If only John Kerry and Catherine Ashton had put more pressure on Russian Foreign Minister Sergey Lavrov, and made him accept May 25 as the date of presidential elections in Ukraine … But it was simply not discussed. The voting will then take place in the autumn, at the the earliest. As a consequence, Moscow will have plenty of time to hammer into the pro-Russian separatists’ heads that the government from Kiev is an illegal junta, and the only legitimate Ukrainian president is Viktor Yanukovych.

Time is on Moscow’s side

All that despite the fact that the latter, hidden in a shelter near the city of Rostov-on-Don, in southern Russia, has already turned himself from a tragic character into a clown; even Russian Prime Minister Dmitry Medvedev refers to him as “the rag.”
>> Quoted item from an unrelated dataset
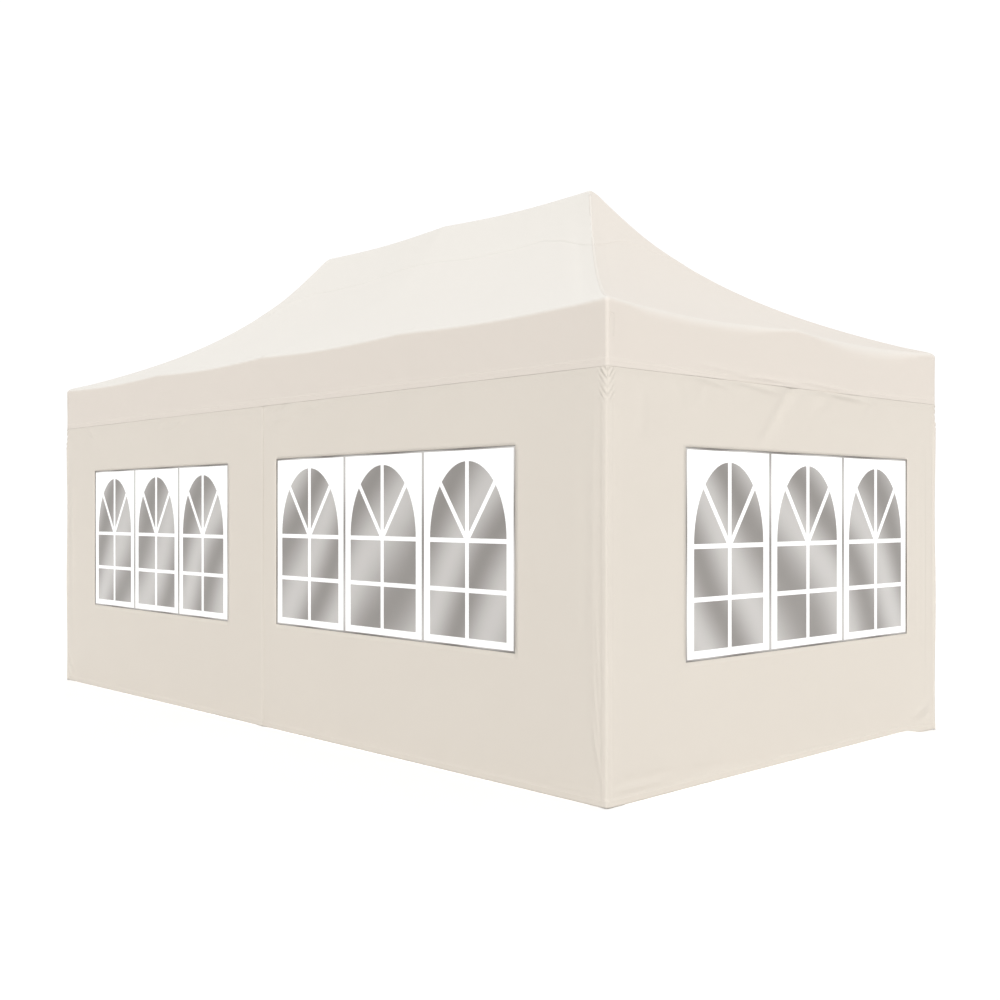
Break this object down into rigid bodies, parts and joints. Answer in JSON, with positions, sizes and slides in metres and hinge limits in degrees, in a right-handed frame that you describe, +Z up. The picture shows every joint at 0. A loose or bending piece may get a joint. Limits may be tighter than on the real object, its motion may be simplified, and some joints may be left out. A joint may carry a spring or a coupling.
{
  "type": "marquee tent",
  "caption": "Rectangular folding marquee with a hollow-curved hipped roof, a straight valance all round and closed fabric walls with arched window panels.",
  "frame": {"origin": "on the ground, under the middle of the roof", "axes": "+X along the ridge towards the right-hand end wall, +Y from the front long side to the back, +Z up"},
  "size_m": [6, 3, 3.41],
  "materials": {
    "cream_cloth": "matt woven polyester, coated inside",
    "window_film": "clear soft film with a light wave",
    "silver_tube": "hammered powder coat",
    "grey_steel": "satin powder coat"
  },
  "bodies": {
    "root": {"roof_front": "cream_cloth", "roof_back": "cream_cloth", "roof_left": "cream_cloth", "roof_right": "cream_cloth", "valance_front": "cream_cloth", "valance_back": "cream_cloth", "valance_left": "cream_cloth", "valance_right": "cream_cloth", "wall_front_right": "cream_cloth", "wall_front_left": "cream_cloth", "wall_back_left": "cream_cloth", "wall_back_right": "cream_cloth", "wall_right": "cream_cloth", "wall_left": "cream_cloth", "window_front_right": "window_film", "window_front_left": "window_film", "window_back_left": "window_film", "window_back_right": "window_film", "window_right": "window_film", "window_left": "window_film", "leg_outer_front_right": "silver_tube", "leg_outer_front_middle": "silver_tube", "leg_outer_front_left": "silver_tube", "leg_outer_back_left": "silver_tube", "leg_outer_back_middle": "silver_tube", "leg_outer_back_right": "silver_tube", "leg_inner_front_right": "grey_steel", "leg_inner_front_middle": "grey_steel", "leg_inner_front_left": "grey_steel", "leg_inner_back_left": "grey_steel", "leg_inner_back_middle": "grey_steel", "leg_inner_back_right": "grey_steel", "truss_front_right_upper": "silver_tube", "truss_front_right_lower": "silver_tube", "truss_front_left_upper": "silver_tube", "truss_front_left_lower": "silver_tube", "truss_back_right_upper": "silver_tube", "truss_back_right_lower": "silver_tube", "truss_back_left_upper": "silver_tube", "truss_back_left_lower": "silver_tube", "truss_right_upper": "silver_tube", "truss_right_lower": "silver_tube", "truss_left_upper": "silver_tube", "truss_left_lower": "silver_tube", "truss_centre_joint_upper": "silver_tube", "truss_centre_arm_upper_right": "silver_tube", "truss_centre_arm_upper_left": "silver_tube", "truss_centre_joint_lower": "silver_tube", "truss_centre_arm_lower_right": "silver_tube", "truss_centre_arm_lower_left": "silver_tube", "truss_cross_front_right": "silver_tube", "truss_cross_front_left": "silver_tube", "truss_cross_back_right": "silver_tube", "truss_cross_back_left": "silver_tube", "roof_pole_right": "silver_tube", "roof_pole_middle": "silver_tube", "roof_pole_left": "silver_tube"}
  },
  "joints": []
}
Kerry and Ashton listened so attentively to what Lavrov had to tell them in Geneva that they apparently did not hear what Putin said about eastern and southern Ukraine during his annual call-in TV show last Thursday. He reminded viewers that Russia had a “historical right” to those regions, because during the “times of Czars,” they had been called “Little Russia” and had belonged to the crown. Moreover, the population is indeed still half Russian.

Does it mean that he plans on sending in his army at any moment? Probably not. There is no need, and no rush.
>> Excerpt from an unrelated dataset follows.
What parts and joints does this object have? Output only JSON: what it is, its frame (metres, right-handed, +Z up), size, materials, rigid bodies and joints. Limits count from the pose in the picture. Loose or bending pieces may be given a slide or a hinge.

The government in Kiev, on the other hand, should do exactly that. It has to manage separatists from the east and persuade the protesters from Maidan to leave public buildings in the capital. Regardless of the ubiquitous chaos, presidential and parliamentary elections have to be called as soon as possible, and the country must be saved from bankruptcy.
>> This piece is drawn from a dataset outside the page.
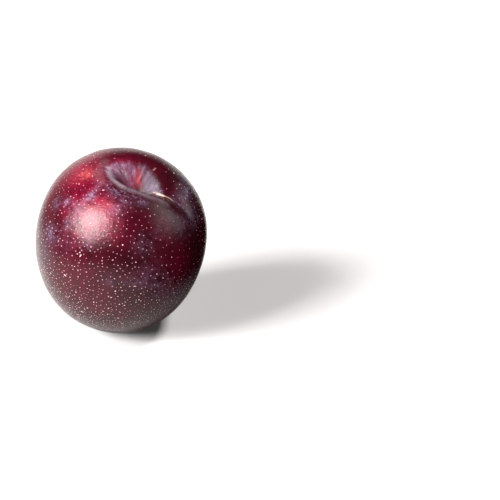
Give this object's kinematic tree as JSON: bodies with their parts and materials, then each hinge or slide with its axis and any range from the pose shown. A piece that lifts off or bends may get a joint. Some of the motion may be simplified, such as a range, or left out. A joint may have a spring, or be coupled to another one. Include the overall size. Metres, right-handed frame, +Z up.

Moscow will be happy to wait. It has all the instruments necessary to subvert its neighbor from the inside: media which embitter a part of the Ukrainian population against Kiev, and separatists with no plans to lay down their arms. Russia can also close its borders to Ukrainian products, paralyzing its neighbor’s industry. Furthermore, it can expel Ukrainian guest workers, and millions of Ukrainian families will subsequently plunge into poverty. Finally, it holds the gas tap.

Putin will not back down on Ukraine. The whole country — not only Crimea and “Little Russia” — is for him and his countrymen an important part of the historic Rus Empire. If swallowing Ukraine in one piece is not possible, Russia will dismember its neighbor and take what it can.

Putin has both the time and the political, military and economic instruments to reach his goals. He even has the tractability of others, called ironically in Moscow “our Western partners.”

In Geneva, Russia not only got license on Crimea, but maybe also on Donetsk, Kharkiv, Odessa and, finally, Transnistria. This autonomous region of the Republic of Moldavia asked to be integrated into the Russian Federation on the eve of the conference. Now we are beginning to see what Geneva has wrought.